I think there is space for a party, a government to say: look, we want a significantly smaller state. And that is, at face value, what Reform are selling. But then they have to tell us how they're going to get that smaller state. Is this means-testing the state pension? Is it significantly privatising part of the NHS… or is it abolishing the defence budget entirely? It really is on that scale. If you want a smaller state, then tell us how you're going to get it. Don't say: “Oh, we'll find £150 billion of government waste.”
Finding the money – to spend or to give back to the taxpayer – is only going to become a more difficult task in the years ahead. ‘We've got demographic change, pressure on health, social care, pensions is only going to go in one direction. And we're not going to be able to do what we’ve done for the last 70 years, which is pay for some of that by cutting defence spending and, as we did in the 2010s, by cutting pretty much everything else.’
So are we resigned to a state that ends up taxing us more, and also likely providing less? No wonder politicians aren’t keen to talk about these challenges, if this is the offer to the electorate. Johnson insists there are opportunities to be found in the mess, not least through technological advancement, which will likely both improve efficiencies but also increase demand: ‘There’s no point getting richer if we're going to be sick or dead,’ he tells me. Indeed.
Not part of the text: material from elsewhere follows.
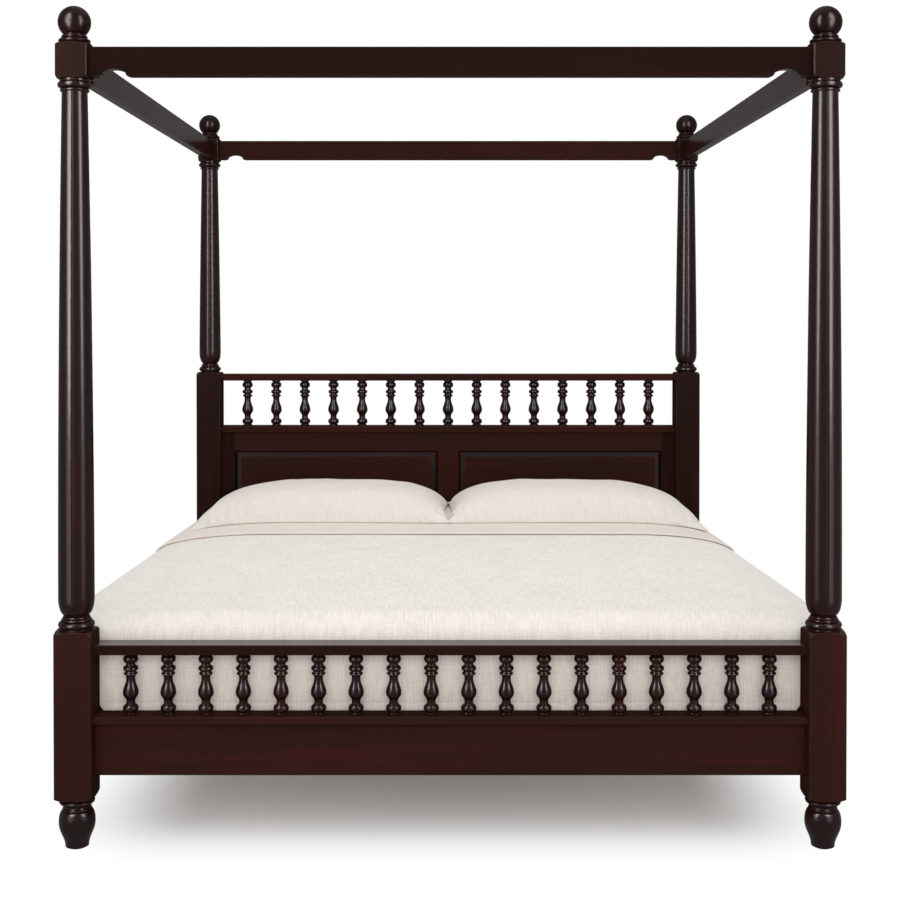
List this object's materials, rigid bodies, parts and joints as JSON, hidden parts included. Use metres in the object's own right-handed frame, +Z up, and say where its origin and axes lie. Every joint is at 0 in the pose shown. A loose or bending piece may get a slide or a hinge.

But his broader, more depressing point is that something has got to give. And if politicians don’t acknowledge this soon, services will buckle further, with no plans to keep them from falling in. ‘Some people will suggest the IFS worries too much about costing,’ says Johnson, ‘but actually I'm just trying to get a broad sense of direction here.’
With less than a week out from polling day, politicians continue to put in their utmost effort to keep that direction under wraps.